* EXERCISE BRIEF
Copy each line of the entries beneath that contains the word "object".

• • • • • • •

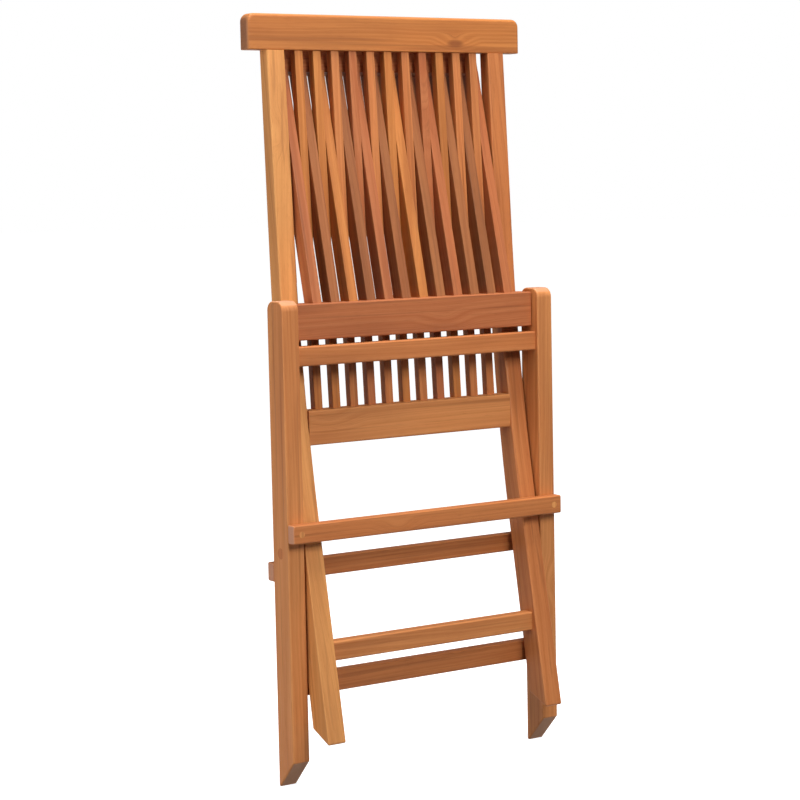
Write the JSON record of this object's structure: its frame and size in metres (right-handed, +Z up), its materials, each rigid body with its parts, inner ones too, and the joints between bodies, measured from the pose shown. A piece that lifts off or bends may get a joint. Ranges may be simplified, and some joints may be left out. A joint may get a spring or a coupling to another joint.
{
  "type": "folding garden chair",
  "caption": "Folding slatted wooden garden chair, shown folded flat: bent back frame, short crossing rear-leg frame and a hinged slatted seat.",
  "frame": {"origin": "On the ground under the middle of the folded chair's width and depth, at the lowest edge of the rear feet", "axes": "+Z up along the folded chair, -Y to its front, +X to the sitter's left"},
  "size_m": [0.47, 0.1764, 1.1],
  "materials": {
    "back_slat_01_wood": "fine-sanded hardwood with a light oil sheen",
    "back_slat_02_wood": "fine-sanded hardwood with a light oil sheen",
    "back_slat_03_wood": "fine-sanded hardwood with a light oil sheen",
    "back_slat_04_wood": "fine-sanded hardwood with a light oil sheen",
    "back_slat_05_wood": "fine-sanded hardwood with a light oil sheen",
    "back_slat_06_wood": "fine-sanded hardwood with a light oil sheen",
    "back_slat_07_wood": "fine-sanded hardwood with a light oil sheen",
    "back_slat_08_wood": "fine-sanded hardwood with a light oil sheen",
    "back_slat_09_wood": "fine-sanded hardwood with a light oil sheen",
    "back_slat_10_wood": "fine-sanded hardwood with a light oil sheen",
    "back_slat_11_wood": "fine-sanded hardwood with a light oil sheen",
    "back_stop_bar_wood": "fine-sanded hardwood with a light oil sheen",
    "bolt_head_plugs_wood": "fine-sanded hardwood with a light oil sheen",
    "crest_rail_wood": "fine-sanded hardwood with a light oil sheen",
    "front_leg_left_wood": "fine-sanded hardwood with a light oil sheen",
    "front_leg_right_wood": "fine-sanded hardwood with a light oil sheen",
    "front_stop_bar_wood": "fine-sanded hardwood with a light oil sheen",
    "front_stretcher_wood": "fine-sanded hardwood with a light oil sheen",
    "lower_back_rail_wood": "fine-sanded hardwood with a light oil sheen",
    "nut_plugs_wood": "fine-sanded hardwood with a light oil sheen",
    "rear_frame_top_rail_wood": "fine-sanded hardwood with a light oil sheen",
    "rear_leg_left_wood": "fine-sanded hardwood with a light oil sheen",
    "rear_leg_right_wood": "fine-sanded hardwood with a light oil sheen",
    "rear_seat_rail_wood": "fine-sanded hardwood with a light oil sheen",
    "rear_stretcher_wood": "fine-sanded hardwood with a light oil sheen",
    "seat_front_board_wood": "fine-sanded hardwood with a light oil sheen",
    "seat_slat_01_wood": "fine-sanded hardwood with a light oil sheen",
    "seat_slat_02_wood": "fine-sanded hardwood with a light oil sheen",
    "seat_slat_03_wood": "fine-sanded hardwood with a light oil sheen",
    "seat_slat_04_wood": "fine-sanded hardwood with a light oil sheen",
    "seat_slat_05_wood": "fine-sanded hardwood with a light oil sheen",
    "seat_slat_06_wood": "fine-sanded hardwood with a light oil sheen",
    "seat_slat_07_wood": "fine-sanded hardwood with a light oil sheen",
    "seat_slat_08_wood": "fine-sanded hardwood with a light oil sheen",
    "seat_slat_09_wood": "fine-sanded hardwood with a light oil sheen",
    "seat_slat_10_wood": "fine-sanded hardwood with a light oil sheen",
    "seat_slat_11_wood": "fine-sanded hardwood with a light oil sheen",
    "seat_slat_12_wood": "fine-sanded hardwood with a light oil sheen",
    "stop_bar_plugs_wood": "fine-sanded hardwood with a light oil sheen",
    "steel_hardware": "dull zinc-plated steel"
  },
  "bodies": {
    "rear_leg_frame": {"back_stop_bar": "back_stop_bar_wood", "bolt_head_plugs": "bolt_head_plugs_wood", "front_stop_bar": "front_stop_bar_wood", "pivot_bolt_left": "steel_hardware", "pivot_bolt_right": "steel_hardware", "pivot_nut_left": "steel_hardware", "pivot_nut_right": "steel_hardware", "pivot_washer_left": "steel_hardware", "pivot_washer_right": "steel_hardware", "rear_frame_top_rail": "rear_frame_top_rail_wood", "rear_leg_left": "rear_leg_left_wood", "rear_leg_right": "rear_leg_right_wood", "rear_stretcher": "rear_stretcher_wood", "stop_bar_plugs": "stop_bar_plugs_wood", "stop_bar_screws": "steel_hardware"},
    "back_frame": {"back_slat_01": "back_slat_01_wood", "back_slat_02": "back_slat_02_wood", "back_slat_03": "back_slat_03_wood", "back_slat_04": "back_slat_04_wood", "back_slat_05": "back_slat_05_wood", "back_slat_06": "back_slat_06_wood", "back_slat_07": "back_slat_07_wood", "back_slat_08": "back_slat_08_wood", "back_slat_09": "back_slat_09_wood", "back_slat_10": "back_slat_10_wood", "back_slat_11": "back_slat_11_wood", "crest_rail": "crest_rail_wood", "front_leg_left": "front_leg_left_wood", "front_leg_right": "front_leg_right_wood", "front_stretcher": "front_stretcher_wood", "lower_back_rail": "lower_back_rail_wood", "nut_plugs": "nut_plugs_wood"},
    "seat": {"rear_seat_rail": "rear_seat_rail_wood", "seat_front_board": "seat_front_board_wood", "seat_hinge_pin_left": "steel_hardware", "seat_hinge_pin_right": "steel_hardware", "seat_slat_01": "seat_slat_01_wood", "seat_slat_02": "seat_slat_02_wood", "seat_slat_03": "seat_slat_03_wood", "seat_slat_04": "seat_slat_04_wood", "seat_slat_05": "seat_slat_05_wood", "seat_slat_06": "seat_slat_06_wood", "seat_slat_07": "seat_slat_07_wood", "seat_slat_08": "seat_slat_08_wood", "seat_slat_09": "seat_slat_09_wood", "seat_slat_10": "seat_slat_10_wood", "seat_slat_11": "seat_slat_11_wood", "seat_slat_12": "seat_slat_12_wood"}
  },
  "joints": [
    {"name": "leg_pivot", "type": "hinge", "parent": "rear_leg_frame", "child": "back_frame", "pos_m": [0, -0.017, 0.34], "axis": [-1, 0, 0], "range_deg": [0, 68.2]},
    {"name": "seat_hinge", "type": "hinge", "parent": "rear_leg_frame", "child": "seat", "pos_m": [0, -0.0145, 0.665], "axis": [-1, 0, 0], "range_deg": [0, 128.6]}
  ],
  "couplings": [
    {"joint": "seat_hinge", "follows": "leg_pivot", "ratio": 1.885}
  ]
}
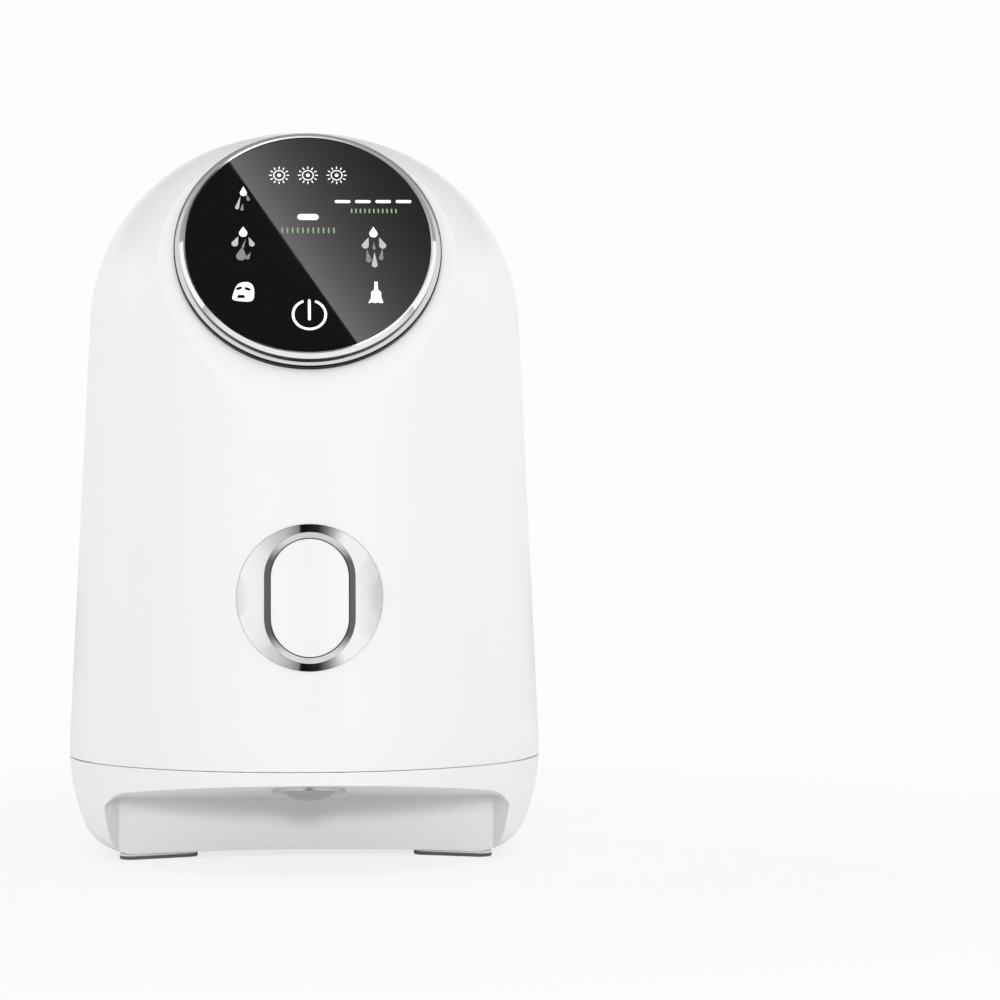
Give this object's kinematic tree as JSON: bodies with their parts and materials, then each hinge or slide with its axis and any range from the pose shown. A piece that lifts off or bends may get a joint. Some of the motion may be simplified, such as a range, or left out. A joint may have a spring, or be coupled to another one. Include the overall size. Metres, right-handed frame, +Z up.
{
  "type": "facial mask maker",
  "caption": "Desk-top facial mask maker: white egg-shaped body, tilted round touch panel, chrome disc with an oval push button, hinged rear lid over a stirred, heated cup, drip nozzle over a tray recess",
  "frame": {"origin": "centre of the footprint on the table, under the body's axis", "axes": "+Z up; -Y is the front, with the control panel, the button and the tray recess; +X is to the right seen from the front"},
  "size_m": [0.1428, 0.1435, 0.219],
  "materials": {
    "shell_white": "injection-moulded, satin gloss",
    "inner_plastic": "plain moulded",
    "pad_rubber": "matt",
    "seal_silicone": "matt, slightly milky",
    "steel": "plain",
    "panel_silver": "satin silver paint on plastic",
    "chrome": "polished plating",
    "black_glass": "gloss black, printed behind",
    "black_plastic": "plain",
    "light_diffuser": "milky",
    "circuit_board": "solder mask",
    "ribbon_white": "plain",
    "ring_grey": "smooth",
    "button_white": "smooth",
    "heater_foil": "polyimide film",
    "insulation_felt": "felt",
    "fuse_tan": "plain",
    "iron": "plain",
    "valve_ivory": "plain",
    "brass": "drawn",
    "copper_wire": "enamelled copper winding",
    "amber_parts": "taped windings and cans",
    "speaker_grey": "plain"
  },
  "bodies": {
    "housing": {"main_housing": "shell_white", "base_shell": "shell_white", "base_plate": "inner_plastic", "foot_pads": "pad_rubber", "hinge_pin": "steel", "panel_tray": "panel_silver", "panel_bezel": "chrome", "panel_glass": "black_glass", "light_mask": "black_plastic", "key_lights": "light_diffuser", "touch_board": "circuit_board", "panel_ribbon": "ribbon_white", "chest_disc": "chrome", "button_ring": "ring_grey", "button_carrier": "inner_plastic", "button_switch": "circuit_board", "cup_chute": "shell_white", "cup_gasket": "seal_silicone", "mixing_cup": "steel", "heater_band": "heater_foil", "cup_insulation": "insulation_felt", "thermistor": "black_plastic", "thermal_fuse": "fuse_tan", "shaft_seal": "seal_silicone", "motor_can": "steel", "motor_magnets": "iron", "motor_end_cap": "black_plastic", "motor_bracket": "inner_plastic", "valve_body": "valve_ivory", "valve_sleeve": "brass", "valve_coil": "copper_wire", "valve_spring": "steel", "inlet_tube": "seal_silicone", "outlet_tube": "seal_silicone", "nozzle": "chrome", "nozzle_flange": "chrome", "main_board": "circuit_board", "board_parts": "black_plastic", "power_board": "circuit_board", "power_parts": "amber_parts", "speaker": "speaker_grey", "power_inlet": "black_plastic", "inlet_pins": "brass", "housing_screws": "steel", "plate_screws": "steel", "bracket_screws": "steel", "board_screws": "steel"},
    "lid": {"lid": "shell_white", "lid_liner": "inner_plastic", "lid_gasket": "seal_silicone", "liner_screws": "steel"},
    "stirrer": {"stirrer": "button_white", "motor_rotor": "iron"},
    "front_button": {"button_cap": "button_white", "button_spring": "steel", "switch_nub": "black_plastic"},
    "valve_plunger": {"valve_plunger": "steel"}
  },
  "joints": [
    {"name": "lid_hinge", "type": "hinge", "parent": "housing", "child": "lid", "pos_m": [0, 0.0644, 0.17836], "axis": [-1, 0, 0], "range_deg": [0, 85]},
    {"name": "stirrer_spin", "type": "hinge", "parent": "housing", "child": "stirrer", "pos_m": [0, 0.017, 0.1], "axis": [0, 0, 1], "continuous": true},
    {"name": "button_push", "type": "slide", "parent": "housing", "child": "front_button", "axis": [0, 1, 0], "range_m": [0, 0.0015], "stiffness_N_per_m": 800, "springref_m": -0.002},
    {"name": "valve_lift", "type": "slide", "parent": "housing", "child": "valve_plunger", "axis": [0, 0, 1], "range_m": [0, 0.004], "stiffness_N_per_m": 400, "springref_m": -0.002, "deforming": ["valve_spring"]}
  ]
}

• • • • • • •

* FINISHED EXERCISE
Write the JSON record of this object's structure: its frame and size in metres (right-handed, +Z up), its materials, each rigid body with its parts, inner ones too, and the joints between bodies, measured from the pose shown. A piece that lifts off or bends may get a joint. Ranges may be simplified, and some joints may be left out. A joint may get a spring or a coupling to another joint.
Give this object's kinematic tree as JSON: bodies with their parts and materials, then each hinge or slide with its axis and any range from the pose shown. A piece that lifts off or bends may get a joint. Some of the motion may be simplified, such as a range, or left out. A joint may have a spring, or be coupled to another one. Include the overall size. Metres, right-handed frame, +Z up.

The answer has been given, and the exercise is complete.